Building a functional registry requires moving from theory to practice. Start by selecting a foundational standard: ERC-721 for unique, high-value assets like real estate or art, or ERC-1155 for fungible or semi-fungible items like batches of commodities or warehouse inventory. Implement the core smart contract with functions for minting tokens (representing asset registration), updating metadata, and recording ownership transfers. Use a decentralized storage solution like IPFS or Arweave to store the asset's digital twin—documents, images, and sensor data—and store only the immutable content identifier (CID) on-chain. This balances transparency with scalability.

Security and trust are paramount for a registry holding real-world value. Integrate a decentralized oracle network like Chainlink to feed verifiable off-chain data onto the blockchain. This is critical for: - Proof of Existence: Timestamping and verifying asset creation documents. - Condition Monitoring: Pulling data from IoT sensors for maintenance records. - Legal Compliance: Attesting to regulatory status or inspection certificates. Furthermore, consider implementing access control modifiers (e.g., OpenZeppelin's Ownable or role-based systems) to restrict sensitive functions like metadata updates to authorized entities like auditors or custodians.

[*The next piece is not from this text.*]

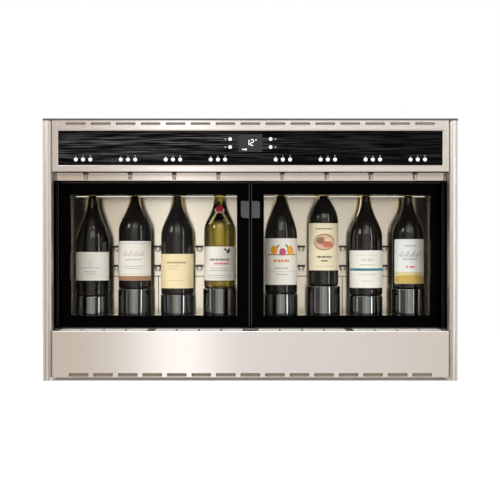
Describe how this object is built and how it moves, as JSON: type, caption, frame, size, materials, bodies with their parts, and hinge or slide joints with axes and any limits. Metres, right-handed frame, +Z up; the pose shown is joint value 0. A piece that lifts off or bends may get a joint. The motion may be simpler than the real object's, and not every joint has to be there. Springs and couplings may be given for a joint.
{
  "type": "wine preservation dispenser",
  "caption": "Countertop wine dispenser with two glass doors, sprung bottle lifters, spouts with dose buttons and a lift-out drip tray.",
  "frame": {"origin": "centre of the footprint, at the worktop", "axes": "front faces -Y, +X to the right seen from the front, +Z up"},
  "size_m": [1.02, 0.39, 0.642],
  "materials": {
    "brushed_steel": "brushed, warm",
    "dark_cover": "satin",
    "zinc_sheet": "matt sheet",
    "black_panel": "black, finely brushed along its length",
    "display_glass": "dark screen",
    "champagne_steel": "satin, warm",
    "polished_steel": "polished",
    "black_plastic": "matt",
    "spring_steel": "drawn wire",
    "cast_parts": "black enamel",
    "black_tray": "satin",
    "black_border": "gloss",
    "clear_glass": "clear",
    "satin_pull": "satin, dark grey",
    "gloss_black": "gloss",
    "button_caps": "bright"
  },
  "bodies": {
    "cabinet": {"side_panels": "brushed_steel", "top_cover": "dark_cover", "base_pan": "zinc_sheet", "rear_panel": "brushed_steel", "upper_fascia": "brushed_steel", "control_panel": "black_panel", "display": "display_glass", "spout_rail": "champagne_steel", "spouts": "polished_steel", "tap_heads": "black_plastic", "gas_manifold": "zinc_sheet", "lower_fascia": "brushed_steel", "chamber_liner": "champagne_steel", "bottle_guides": "polished_steel", "lifter_springs": "spring_steel", "cooling_unit": "cast_parts"},
    "door_left": {"door_frame_left": "black_border", "door_glass_left": "clear_glass", "door_pull_left": "satin_pull"},
    "door_right": {"door_frame_right": "black_border", "door_glass_right": "clear_glass", "door_pull_right": "satin_pull"},
    "lifter_1": {"lifter_1": "gloss_black"},
    "lifter_2": {"lifter_2": "gloss_black"},
    "lifter_3": {"lifter_3": "gloss_black"},
    "lifter_4": {"lifter_4": "gloss_black"},
    "lifter_5": {"lifter_5": "gloss_black"},
    "lifter_6": {"lifter_6": "gloss_black"},
    "lifter_7": {"lifter_7": "gloss_black"},
    "lifter_8": {"lifter_8": "gloss_black"},
    "dose_button_1a": {"dose_button_1a": "button_caps"},
    "dose_button_1b": {"dose_button_1b": "button_caps"},
    "dose_button_1c": {"dose_button_1c": "button_caps"},
    "dose_button_2a": {"dose_button_2a": "button_caps"},
    "dose_button_2b": {"dose_button_2b": "button_caps"},
    "dose_button_2c": {"dose_button_2c": "button_caps"},
    "dose_button_3a": {"dose_button_3a": "button_caps"},
    "dose_button_3b": {"dose_button_3b": "button_caps"},
    "dose_button_3c": {"dose_button_3c": "button_caps"},
    "dose_button_4a": {"dose_button_4a": "button_caps"},
    "dose_button_4b": {"dose_button_4b": "button_caps"},
    "dose_button_4c": {"dose_button_4c": "button_caps"},
    "dose_button_5a": {"dose_button_5a": "button_caps"},
    "dose_button_5b": {"dose_button_5b": "button_caps"},
    "dose_button_5c": {"dose_button_5c": "button_caps"},
    "dose_button_6a": {"dose_button_6a": "button_caps"},
    "dose_button_6b": {"dose_button_6b": "button_caps"},
    "dose_button_6c": {"dose_button_6c": "button_caps"},
    "dose_button_7a": {"dose_button_7a": "button_caps"},
    "dose_button_7b": {"dose_button_7b": "button_caps"},
    "dose_button_7c": {"dose_button_7c": "button_caps"},
    "dose_button_8a": {"dose_button_8a": "button_caps"},
    "dose_button_8b": {"dose_button_8b": "button_caps"},
    "dose_button_8c": {"dose_button_8c": "button_caps"},
    "menu_button_1": {"menu_button_1": "button_caps"},
    "menu_button_2": {"menu_button_2": "button_caps"},
    "menu_button_3": {"menu_button_3": "button_caps"},
    "menu_button_4": {"menu_button_4": "button_caps"},
    "drip_tray": {"drip_tray": "black_tray"},
    "drip_plates": {"drip_plates": "brushed_steel"}
  },
  "joints": [
    {"name": "door_left_hinge", "type": "hinge", "parent": "cabinet", "child": "door_left", "pos_m": [-0.4715, -0.10275, 0.3], "axis": [0, 0, 1], "range_deg": [-90, 0]},
    {"name": "door_right_hinge", "type": "hinge", "parent": "cabinet", "child": "door_right", "pos_m": [0.4715, -0.10275, 0.3], "axis": [0, 0, -1], "range_deg": [-90, 0]},
    {"name": "lifter_1_slide", "type": "slide", "parent": "cabinet", "child": "lifter_1", "axis": [0, 0, 1], "range_m": [-0.033, 0], "stiffness_N_per_m": 200, "springref_m": 0.015, "deforming": ["lifter_springs"]},
    {"name": "lifter_2_slide", "type": "slide", "parent": "cabinet", "child": "lifter_2", "axis": [0, 0, 1], "range_m": [-0.052, 0], "stiffness_N_per_m": 200, "springref_m": 0.015, "deforming": ["lifter_springs"]},
    {"name": "lifter_3_slide", "type": "slide", "parent": "cabinet", "child": "lifter_3", "axis": [0, 0, 1], "range_m": [-0.037, 0], "stiffness_N_per_m": 200, "springref_m": 0.015, "deforming": ["lifter_springs"]},
    {"name": "lifter_4_slide", "type": "slide", "parent": "cabinet", "child": "lifter_4", "axis": [0, 0, 1], "range_m": [-0.053, 0], "stiffness_N_per_m": 200, "springref_m": 0.015, "deforming": ["lifter_springs"]},
    {"name": "lifter_5_slide", "type": "slide", "parent": "cabinet", "child": "lifter_5", "axis": [0, 0, 1], "range_m": [-0.039, 0], "stiffness_N_per_m": 200, "springref_m": 0.015, "deforming": ["lifter_springs"]},
    {"name": "lifter_6_slide", "type": "slide", "parent": "cabinet", "child": "lifter_6", "axis": [0, 0, 1], "range_m": [-0.059, 0], "stiffness_N_per_m": 200, "springref_m": 0.015, "deforming": ["lifter_springs"]},
    {"name": "lifter_7_slide", "type": "slide", "parent": "cabinet", "child": "lifter_7", "axis": [0, 0, 1], "range_m": [-0.034, 0], "stiffness_N_per_m": 200, "springref_m": 0.015, "deforming": ["lifter_springs"]},
    {"name": "lifter_8_slide", "type": "slide", "parent": "cabinet", "child": "lifter_8", "axis": [0, 0, 1], "range_m": [-0.052, 0], "stiffness_N_per_m": 200, "springref_m": 0.015, "deforming": ["lifter_springs"]},
    {"name": "dose_button_1a_press", "type": "slide", "parent": "cabinet", "child": "dose_button_1a", "axis": [0, 1, 0], "range_m": [0, 0.001], "stiffness_N_per_m": 800, "springref_m": -0.0005},
    {"name": "dose_button_1b_press", "type": "slide", "parent": "cabinet", "child": "dose_button_1b", "axis": [0, 1, 0], "range_m": [0, 0.001], "stiffness_N_per_m": 800, "springref_m": -0.0005},
    {"name": "dose_button_1c_press", "type": "slide", "parent": "cabinet", "child": "dose_button_1c", "axis": [0, 1, 0], "range_m": [0, 0.001], "stiffness_N_per_m": 800, "springref_m": -0.0005},
    {"name": "dose_button_2a_press", "type": "slide", "parent": "cabinet", "child": "dose_button_2a", "axis": [0, 1, 0], "range_m": [0, 0.001], "stiffness_N_per_m": 800, "springref_m": -0.0005},
    {"name": "dose_button_2b_press", "type": "slide", "parent": "cabinet", "child": "dose_button_2b", "axis": [0, 1, 0], "range_m": [0, 0.001], "stiffness_N_per_m": 800, "springref_m": -0.0005},
    {"name": "dose_button_2c_press", "type": "slide", "parent": "cabinet", "child": "dose_button_2c", "axis": [0, 1, 0], "range_m": [0, 0.001], "stiffness_N_per_m": 800, "springref_m": -0.0005},
    {"name": "dose_button_3a_press", "type": "slide", "parent": "cabinet", "child": "dose_button_3a", "axis": [0, 1, 0], "range_m": [0, 0.001], "stiffness_N_per_m": 800, "springref_m": -0.0005},
    {"name": "dose_button_3b_press", "type": "slide", "parent": "cabinet", "child": "dose_button_3b", "axis": [0, 1, 0], "range_m": [0, 0.001], "stiffness_N_per_m": 800, "springref_m": -0.0005},
    {"name": "dose_button_3c_press", "type": "slide", "parent": "cabinet", "child": "dose_button_3c", "axis": [0, 1, 0], "range_m": [0, 0.001], "stiffness_N_per_m": 800, "springref_m": -0.0005},
    {"name": "dose_button_4a_press", "type": "slide", "parent": "cabinet", "child": "dose_button_4a", "axis": [0, 1, 0], "range_m": [0, 0.001], "stiffness_N_per_m": 800, "springref_m": -0.0005},
    {"name": "dose_button_4b_press", "type": "slide", "parent": "cabinet", "child": "dose_button_4b", "axis": [0, 1, 0], "range_m": [0, 0.001], "stiffness_N_per_m": 800, "springref_m": -0.0005},
    {"name": "dose_button_4c_press", "type": "slide", "parent": "cabinet", "child": "dose_button_4c", "axis": [0, 1, 0], "range_m": [0, 0.001], "stiffness_N_per_m": 800, "springref_m": -0.0005},
    {"name": "dose_button_5a_press", "type": "slide", "parent": "cabinet", "child": "dose_button_5a", "axis": [0, 1, 0], "range_m": [0, 0.001], "stiffness_N_per_m": 800, "springref_m": -0.0005},
    {"name": "dose_button_5b_press", "type": "slide", "parent": "cabinet", "child": "dose_button_5b", "axis": [0, 1, 0], "range_m": [0, 0.001], "stiffness_N_per_m": 800, "springref_m": -0.0005},
    {"name": "dose_button_5c_press", "type": "slide", "parent": "cabinet", "child": "dose_button_5c", "axis": [0, 1, 0], "range_m": [0, 0.001], "stiffness_N_per_m": 800, "springref_m": -0.0005},
    {"name": "dose_button_6a_press", "type": "slide", "parent": "cabinet", "child": "dose_button_6a", "axis": [0, 1, 0], "range_m": [0, 0.001], "stiffness_N_per_m": 800, "springref_m": -0.0005},
    {"name": "dose_button_6b_press", "type": "slide", "parent": "cabinet", "child": "dose_button_6b", "axis": [0, 1, 0], "range_m": [0, 0.001], "stiffness_N_per_m": 800, "springref_m": -0.0005},
    {"name": "dose_button_6c_press", "type": "slide", "parent": "cabinet", "child": "dose_button_6c", "axis": [0, 1, 0], "range_m": [0, 0.001], "stiffness_N_per_m": 800, "springref_m": -0.0005},
    {"name": "dose_button_7a_press", "type": "slide", "parent": "cabinet", "child": "dose_button_7a", "axis": [0, 1, 0], "range_m": [0, 0.001], "stiffness_N_per_m": 800, "springref_m": -0.0005},
    {"name": "dose_button_7b_press", "type": "slide", "parent": "cabinet", "child": "dose_button_7b", "axis": [0, 1, 0], "range_m": [0, 0.001], "stiffness_N_per_m": 800, "springref_m": -0.0005},
    {"name": "dose_button_7c_press", "type": "slide", "parent": "cabinet", "child": "dose_button_7c", "axis": [0, 1, 0], "range_m": [0, 0.001], "stiffness_N_per_m": 800, "springref_m": -0.0005},
    {"name": "dose_button_8a_press", "type": "slide", "parent": "cabinet", "child": "dose_button_8a", "axis": [0, 1, 0], "range_m": [0, 0.001], "stiffness_N_per_m": 800, "springref_m": -0.0005},
    {"name": "dose_button_8b_press", "type": "slide", "parent": "cabinet", "child": "dose_button_8b", "axis": [0, 1, 0], "range_m": [0, 0.001], "stiffness_N_per_m": 800, "springref_m": -0.0005},
    {"name": "dose_button_8c_press", "type": "slide", "parent": "cabinet", "child": "dose_button_8c", "axis": [0, 1, 0], "range_m": [0, 0.001], "stiffness_N_per_m": 800, "springref_m": -0.0005},
    {"name": "menu_button_1_press", "type": "slide", "parent": "cabinet", "child": "menu_button_1", "axis": [0, 1, 0], "range_m": [0, 0.001], "stiffness_N_per_m": 800, "springref_m": -0.0005},
    {"name": "menu_button_2_press", "type": "slide", "parent": "cabinet", "child": "menu_button_2", "axis": [0, 1, 0], "range_m": [0, 0.001], "stiffness_N_per_m": 800, "springref_m": -0.0005},
    {"name": "menu_button_3_press", "type": "slide", "parent": "cabinet", "child": "menu_button_3", "axis": [0, 1, 0], "range_m": [0, 0.001], "stiffness_N_per_m": 800, "springref_m": -0.0005},
    {"name": "menu_button_4_press", "type": "slide", "parent": "cabinet", "child": "menu_button_4", "axis": [0, 1, 0], "range_m": [0, 0.001], "stiffness_N_per_m": 800, "springref_m": -0.0005},
    {"name": "drip_tray_lift", "type": "slide", "parent": "cabinet", "child": "drip_tray", "axis": [0, 0, 1], "range_m": [0, 0.06]},
    {"name": "drip_plates_lift", "type": "slide", "parent": "drip_tray", "child": "drip_plates", "axis": [0, 0, 1], "range_m": [0, 0.05]}
  ]
}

To extend the utility of your registry, explore composability with other DeFi and institutional frameworks. Tokenized assets in your registry can be used as collateral in lending protocols like Aave or MakerDAO, enabling new financial products. For institutional adoption, investigate compliance-focused token standards like the ERC-3643 (Tokenized Assets) which natively integrates investor whitelists and transfer restrictions. The next evolution involves creating fractionalized ownership of high-value assets using standards like ERC-20 or ERC-1400, increasing liquidity and accessibility. Continuously monitor the ecosystem through resources like the Ethereum Improvement Proposals repository and developer forums for emerging best practices in asset tokenization.